- **What is needed**: Output all lines exactly.

§

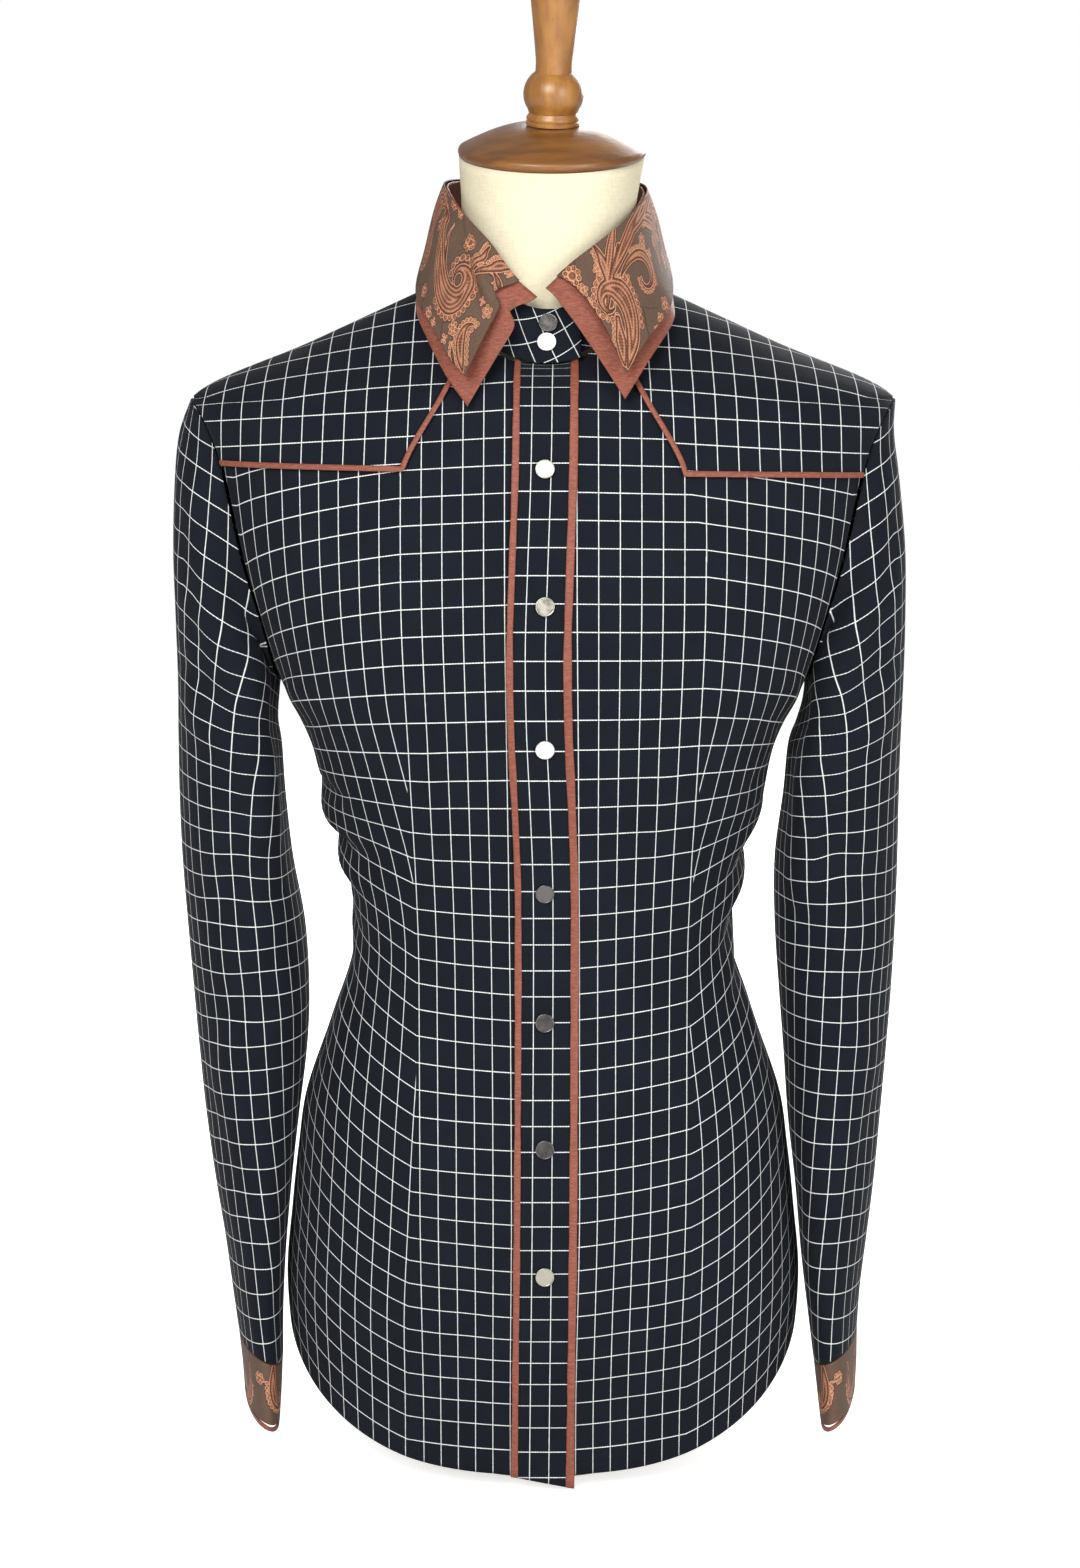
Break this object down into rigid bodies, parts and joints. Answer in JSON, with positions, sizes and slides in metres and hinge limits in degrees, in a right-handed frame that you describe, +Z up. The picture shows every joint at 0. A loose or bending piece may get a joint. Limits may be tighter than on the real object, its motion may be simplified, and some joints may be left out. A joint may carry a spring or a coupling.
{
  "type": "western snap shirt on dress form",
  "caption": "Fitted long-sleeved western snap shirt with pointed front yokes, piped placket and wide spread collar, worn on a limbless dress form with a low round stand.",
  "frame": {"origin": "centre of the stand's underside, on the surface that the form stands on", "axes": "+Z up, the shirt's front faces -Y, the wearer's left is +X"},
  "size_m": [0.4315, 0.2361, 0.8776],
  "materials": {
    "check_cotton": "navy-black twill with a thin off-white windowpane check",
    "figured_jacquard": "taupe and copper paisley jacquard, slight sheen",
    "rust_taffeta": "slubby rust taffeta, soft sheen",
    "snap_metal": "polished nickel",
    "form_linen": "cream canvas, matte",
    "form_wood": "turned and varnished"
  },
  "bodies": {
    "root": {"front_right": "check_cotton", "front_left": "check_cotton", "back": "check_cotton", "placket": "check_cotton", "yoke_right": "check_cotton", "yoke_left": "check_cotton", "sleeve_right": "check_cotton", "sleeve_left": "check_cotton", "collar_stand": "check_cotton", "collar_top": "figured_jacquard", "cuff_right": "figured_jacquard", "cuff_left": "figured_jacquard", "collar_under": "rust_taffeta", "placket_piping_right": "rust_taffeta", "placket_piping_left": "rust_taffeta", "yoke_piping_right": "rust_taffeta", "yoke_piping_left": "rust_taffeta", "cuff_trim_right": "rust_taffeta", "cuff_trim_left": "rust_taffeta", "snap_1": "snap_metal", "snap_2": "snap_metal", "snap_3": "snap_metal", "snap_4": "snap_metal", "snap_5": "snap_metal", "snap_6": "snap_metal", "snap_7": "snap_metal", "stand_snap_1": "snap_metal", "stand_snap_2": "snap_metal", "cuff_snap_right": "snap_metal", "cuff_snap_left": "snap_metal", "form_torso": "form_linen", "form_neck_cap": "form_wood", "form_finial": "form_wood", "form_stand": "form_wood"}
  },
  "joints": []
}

§

- **Correct response**:
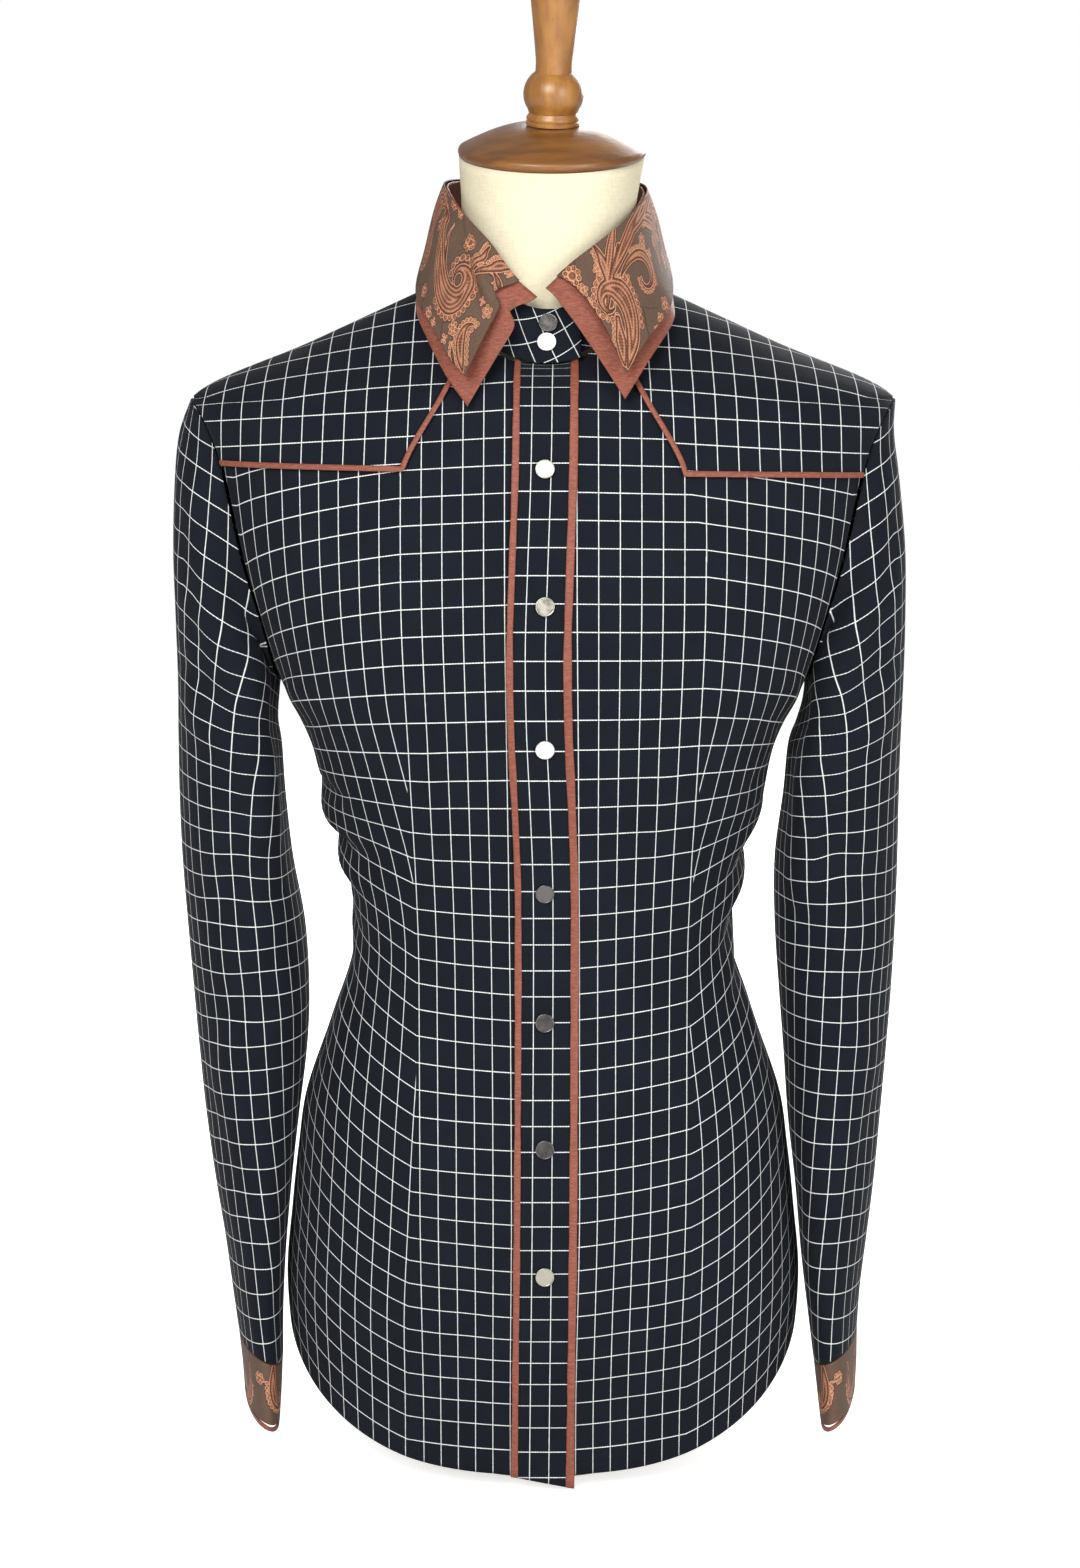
Break this object down into rigid bodies, parts and joints. Answer in JSON, with positions, sizes and slides in metres and hinge limits in degrees, in a right-handed frame that you describe, +Z up. The picture shows every joint at 0. A loose or bending piece may get a joint. Limits may be tighter than on the real object, its motion may be simplified, and some joints may be left out. A joint may carry a spring or a coupling.
{
  "type": "western snap shirt on dress form",
  "caption": "Fitted long-sleeved western snap shirt with pointed front yokes, piped placket and wide spread collar, worn on a limbless dress form with a low round stand.",
  "frame": {"origin": "centre of the stand's underside, on the surface that the form stands on", "axes": "+Z up, the shirt's front faces -Y, the wearer's left is +X"},
  "size_m": [0.4315, 0.2361, 0.8776],
  "materials": {
    "check_cotton": "navy-black twill with a thin off-white windowpane check",
    "figured_jacquard": "taupe and copper paisley jacquard, slight sheen",
    "rust_taffeta": "slubby rust taffeta, soft sheen",
    "snap_metal": "polished nickel",
    "form_linen": "cream canvas, matte",
    "form_wood": "turned and varnished"
  },
  "bodies": {
    "root": {"front_right": "check_cotton", "front_left": "check_cotton", "back": "check_cotton", "placket": "check_cotton", "yoke_right": "check_cotton", "yoke_left": "check_cotton", "sleeve_right": "check_cotton", "sleeve_left": "check_cotton", "collar_stand": "check_cotton", "collar_top": "figured_jacquard", "cuff_right": "figured_jacquard", "cuff_left": "figured_jacquard", "collar_under": "rust_taffeta", "placket_piping_right": "rust_taffeta", "placket_piping_left": "rust_taffeta", "yoke_piping_right": "rust_taffeta", "yoke_piping_left": "rust_taffeta", "cuff_trim_right": "rust_taffeta", "cuff_trim_left": "rust_taffeta", "snap_1": "snap_metal", "snap_2": "snap_metal", "snap_3": "snap_metal", "snap_4": "snap_metal", "snap_5": "snap_metal", "snap_6": "snap_metal", "snap_7": "snap_metal", "stand_snap_1": "snap_metal", "stand_snap_2": "snap_metal", "cuff_snap_right": "snap_metal", "cuff_snap_left": "snap_metal", "form_torso": "form_linen", "form_neck_cap": "form_wood", "form_finial": "form_wood", "form_stand": "form_wood"}
  },
  "joints": []
}